THE RECORDS ->
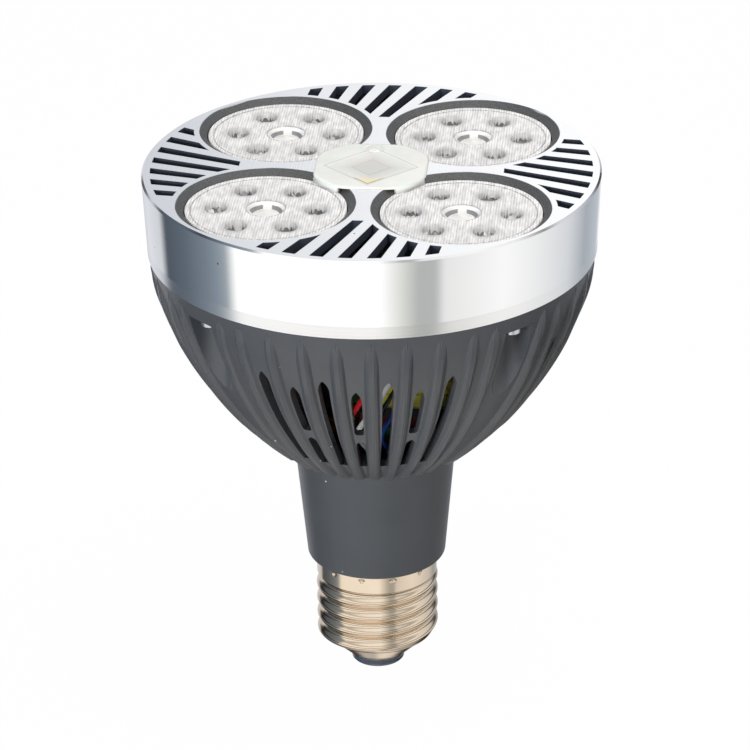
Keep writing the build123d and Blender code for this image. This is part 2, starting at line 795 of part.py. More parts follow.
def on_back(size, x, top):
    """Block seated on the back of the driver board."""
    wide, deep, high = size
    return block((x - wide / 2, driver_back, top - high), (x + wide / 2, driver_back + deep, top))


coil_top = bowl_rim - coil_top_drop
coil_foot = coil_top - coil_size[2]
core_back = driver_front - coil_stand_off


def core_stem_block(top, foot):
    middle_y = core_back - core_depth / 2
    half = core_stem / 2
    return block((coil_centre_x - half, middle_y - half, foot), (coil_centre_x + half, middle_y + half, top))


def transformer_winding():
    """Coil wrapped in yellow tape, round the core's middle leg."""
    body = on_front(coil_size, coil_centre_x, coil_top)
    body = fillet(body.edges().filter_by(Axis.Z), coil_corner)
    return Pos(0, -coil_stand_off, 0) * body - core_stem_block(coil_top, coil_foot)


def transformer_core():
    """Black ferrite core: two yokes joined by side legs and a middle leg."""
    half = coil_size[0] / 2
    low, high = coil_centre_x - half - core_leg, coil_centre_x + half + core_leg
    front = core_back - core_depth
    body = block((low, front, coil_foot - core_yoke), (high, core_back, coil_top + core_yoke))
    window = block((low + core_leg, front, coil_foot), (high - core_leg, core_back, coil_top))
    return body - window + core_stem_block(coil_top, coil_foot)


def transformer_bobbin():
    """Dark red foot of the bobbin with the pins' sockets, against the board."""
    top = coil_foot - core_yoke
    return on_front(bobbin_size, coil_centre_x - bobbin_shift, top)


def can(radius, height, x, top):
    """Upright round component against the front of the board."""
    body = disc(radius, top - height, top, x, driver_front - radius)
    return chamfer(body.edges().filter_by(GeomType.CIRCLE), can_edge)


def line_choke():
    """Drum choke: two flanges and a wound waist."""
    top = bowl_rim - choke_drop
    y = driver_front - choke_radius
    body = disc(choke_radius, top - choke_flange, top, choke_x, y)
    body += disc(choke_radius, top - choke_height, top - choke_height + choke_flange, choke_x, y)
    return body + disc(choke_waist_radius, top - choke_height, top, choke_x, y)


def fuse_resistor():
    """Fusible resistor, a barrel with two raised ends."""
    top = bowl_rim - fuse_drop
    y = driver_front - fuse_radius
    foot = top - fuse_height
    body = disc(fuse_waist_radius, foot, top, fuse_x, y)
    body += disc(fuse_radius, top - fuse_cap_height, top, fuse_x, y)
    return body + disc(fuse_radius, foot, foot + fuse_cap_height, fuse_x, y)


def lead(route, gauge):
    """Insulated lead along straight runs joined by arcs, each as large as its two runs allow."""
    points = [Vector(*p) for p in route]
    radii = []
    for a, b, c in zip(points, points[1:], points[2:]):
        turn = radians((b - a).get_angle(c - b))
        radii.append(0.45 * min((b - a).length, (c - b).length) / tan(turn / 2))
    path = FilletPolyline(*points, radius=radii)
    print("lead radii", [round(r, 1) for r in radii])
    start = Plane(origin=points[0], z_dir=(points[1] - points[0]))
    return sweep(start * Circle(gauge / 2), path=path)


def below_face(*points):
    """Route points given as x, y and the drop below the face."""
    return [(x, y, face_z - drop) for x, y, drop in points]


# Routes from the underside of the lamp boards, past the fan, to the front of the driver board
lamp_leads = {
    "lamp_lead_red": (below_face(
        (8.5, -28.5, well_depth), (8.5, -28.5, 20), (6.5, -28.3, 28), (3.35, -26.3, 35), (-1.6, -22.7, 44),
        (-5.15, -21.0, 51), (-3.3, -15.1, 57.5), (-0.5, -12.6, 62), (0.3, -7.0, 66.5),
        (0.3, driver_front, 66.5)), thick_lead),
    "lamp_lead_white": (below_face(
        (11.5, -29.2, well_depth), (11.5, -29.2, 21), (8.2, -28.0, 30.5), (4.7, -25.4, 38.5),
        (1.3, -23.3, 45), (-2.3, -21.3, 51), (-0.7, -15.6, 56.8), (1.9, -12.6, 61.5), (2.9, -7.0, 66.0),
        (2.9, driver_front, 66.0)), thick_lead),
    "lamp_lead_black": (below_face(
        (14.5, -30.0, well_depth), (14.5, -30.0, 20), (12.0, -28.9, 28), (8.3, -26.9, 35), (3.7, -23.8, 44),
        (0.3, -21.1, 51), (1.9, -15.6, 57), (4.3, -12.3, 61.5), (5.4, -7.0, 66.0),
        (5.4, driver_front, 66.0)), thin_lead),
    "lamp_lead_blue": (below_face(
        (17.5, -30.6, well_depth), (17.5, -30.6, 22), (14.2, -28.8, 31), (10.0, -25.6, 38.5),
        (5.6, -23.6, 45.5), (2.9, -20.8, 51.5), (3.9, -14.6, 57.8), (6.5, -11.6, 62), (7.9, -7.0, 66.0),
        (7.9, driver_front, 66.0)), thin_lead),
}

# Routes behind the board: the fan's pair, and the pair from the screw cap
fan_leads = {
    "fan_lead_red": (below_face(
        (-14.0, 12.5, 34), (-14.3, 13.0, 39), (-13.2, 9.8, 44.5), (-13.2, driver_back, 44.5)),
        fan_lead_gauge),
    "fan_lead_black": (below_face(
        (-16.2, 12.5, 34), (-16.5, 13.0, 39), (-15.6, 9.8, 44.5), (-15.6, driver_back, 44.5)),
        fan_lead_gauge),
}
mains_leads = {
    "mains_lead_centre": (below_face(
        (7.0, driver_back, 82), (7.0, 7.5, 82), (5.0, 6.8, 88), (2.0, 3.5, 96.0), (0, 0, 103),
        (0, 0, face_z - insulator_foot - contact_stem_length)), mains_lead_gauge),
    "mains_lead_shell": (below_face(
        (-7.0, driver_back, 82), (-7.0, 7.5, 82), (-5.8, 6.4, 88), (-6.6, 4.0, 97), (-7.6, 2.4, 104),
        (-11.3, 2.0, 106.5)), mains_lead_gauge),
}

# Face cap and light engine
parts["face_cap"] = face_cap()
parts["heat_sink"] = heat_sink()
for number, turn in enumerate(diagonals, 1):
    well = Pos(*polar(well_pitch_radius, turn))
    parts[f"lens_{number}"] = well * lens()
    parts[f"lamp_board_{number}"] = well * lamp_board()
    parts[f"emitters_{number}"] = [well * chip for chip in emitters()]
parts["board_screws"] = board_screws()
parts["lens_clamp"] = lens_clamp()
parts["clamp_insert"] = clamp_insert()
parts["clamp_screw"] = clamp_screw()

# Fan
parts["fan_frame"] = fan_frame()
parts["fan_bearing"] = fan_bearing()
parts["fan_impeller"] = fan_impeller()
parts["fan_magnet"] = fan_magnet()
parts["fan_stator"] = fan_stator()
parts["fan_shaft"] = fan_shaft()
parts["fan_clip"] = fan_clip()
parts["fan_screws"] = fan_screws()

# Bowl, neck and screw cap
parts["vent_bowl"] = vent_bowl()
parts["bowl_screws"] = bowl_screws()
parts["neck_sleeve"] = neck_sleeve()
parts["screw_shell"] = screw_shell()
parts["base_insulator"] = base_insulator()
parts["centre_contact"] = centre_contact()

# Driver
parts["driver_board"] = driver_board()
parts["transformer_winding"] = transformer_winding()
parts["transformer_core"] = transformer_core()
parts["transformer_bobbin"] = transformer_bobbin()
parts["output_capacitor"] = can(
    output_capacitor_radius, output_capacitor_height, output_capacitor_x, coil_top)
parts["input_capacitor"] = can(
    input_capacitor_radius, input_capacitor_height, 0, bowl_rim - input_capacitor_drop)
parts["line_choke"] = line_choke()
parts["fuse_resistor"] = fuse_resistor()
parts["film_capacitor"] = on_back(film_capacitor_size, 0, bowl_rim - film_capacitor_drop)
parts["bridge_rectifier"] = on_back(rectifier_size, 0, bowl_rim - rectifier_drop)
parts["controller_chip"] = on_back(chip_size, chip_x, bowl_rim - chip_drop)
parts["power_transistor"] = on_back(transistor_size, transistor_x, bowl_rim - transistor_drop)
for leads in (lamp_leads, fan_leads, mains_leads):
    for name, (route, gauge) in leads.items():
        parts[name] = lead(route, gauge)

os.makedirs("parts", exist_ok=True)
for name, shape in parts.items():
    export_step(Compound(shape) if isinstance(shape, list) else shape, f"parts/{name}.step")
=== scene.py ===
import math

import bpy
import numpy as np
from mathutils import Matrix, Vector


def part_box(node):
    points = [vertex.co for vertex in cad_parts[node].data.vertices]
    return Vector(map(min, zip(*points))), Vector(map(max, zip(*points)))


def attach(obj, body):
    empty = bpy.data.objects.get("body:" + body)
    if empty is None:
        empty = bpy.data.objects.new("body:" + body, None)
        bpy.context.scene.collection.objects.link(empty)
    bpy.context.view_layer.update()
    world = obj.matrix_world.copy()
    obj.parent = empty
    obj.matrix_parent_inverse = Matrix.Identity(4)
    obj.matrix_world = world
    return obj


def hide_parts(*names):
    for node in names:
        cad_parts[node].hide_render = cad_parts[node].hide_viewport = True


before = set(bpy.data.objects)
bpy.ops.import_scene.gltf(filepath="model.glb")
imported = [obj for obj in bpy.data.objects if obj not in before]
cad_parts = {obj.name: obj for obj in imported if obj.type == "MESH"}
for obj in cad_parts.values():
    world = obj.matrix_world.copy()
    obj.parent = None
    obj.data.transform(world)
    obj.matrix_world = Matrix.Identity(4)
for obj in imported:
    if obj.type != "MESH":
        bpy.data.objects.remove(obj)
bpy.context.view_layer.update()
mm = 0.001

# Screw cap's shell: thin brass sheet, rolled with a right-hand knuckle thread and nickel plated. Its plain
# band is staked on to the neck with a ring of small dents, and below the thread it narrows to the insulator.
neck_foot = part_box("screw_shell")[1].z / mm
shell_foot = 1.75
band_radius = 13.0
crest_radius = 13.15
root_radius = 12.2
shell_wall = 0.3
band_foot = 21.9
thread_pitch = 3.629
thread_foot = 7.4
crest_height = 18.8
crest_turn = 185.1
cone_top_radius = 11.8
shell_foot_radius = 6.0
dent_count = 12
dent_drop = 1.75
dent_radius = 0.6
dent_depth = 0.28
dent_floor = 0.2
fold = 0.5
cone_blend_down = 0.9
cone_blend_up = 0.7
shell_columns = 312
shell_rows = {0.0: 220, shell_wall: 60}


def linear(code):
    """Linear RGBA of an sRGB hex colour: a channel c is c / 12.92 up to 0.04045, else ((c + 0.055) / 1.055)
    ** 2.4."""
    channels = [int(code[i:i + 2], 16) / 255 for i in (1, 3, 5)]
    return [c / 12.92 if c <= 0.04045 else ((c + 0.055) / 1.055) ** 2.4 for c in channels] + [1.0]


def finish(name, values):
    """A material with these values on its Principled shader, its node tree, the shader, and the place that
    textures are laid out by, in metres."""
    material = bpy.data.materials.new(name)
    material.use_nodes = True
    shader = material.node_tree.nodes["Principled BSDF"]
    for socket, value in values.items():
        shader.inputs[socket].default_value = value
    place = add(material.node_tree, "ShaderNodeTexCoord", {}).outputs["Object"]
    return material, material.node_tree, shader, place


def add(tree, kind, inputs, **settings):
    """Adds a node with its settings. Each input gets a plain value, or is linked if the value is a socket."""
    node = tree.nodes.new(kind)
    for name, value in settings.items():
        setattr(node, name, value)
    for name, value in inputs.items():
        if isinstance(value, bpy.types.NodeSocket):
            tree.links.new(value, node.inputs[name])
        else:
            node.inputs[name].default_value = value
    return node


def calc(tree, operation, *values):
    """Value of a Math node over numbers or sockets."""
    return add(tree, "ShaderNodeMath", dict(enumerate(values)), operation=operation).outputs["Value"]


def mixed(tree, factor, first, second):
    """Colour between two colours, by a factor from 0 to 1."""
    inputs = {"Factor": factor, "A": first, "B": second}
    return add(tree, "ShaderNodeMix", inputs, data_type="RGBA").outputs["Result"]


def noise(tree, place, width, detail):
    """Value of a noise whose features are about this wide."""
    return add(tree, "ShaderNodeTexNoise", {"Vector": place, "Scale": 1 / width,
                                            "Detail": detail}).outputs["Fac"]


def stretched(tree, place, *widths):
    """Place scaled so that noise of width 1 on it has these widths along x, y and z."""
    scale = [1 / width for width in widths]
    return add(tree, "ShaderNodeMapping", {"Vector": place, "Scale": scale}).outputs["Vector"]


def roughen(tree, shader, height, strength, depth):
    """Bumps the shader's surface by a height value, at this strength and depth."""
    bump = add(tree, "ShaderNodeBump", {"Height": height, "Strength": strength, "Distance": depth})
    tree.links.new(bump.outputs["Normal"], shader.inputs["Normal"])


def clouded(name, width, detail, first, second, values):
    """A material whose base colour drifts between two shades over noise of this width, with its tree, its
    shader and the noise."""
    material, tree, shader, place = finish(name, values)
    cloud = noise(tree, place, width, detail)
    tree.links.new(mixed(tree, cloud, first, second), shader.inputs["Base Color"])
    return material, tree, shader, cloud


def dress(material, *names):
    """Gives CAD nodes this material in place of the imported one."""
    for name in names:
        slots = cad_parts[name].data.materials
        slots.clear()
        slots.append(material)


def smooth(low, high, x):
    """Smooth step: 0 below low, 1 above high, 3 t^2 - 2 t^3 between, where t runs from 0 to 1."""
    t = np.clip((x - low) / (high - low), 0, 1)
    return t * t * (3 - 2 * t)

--

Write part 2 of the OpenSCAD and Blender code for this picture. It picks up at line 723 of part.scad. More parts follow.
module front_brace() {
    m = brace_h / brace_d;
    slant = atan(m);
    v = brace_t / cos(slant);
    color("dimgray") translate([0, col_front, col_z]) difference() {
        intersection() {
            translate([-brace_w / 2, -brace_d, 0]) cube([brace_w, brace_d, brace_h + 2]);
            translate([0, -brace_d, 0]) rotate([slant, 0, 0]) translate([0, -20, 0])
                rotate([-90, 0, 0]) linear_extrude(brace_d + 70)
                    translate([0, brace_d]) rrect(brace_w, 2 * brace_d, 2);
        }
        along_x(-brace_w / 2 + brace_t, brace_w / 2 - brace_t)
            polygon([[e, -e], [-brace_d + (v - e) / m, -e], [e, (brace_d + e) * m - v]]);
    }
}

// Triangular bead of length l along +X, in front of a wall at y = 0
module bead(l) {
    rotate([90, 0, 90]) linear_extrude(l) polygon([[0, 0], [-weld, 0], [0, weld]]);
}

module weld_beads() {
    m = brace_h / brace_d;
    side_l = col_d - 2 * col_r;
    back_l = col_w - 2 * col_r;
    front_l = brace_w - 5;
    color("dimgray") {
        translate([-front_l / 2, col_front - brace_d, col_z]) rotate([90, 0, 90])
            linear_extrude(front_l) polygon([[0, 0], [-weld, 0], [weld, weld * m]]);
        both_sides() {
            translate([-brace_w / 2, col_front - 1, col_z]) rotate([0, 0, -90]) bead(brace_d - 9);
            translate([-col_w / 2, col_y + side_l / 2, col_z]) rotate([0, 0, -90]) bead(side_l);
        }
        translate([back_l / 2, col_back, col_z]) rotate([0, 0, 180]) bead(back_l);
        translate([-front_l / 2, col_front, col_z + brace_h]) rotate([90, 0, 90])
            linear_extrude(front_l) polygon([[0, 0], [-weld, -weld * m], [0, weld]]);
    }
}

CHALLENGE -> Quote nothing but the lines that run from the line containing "bowl_rim - transistor_drop)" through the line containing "points = [vertex.co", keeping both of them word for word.

RESPONSE TO THE TASK ->
parts["power_transistor"] = on_back(transistor_size, transistor_x, bowl_rim - transistor_drop)
for leads in (lamp_leads, fan_leads, mains_leads):
    for name, (route, gauge) in leads.items():
        parts[name] = lead(route, gauge)

os.makedirs("parts", exist_ok=True)
for name, shape in parts.items():
    export_step(Compound(shape) if isinstance(shape, list) else shape, f"parts/{name}.step")
=== scene.py ===
import math

import bpy
import numpy as np
from mathutils import Matrix, Vector


def part_box(node):
    points = [vertex.co for vertex in cad_parts[node].data.vertices]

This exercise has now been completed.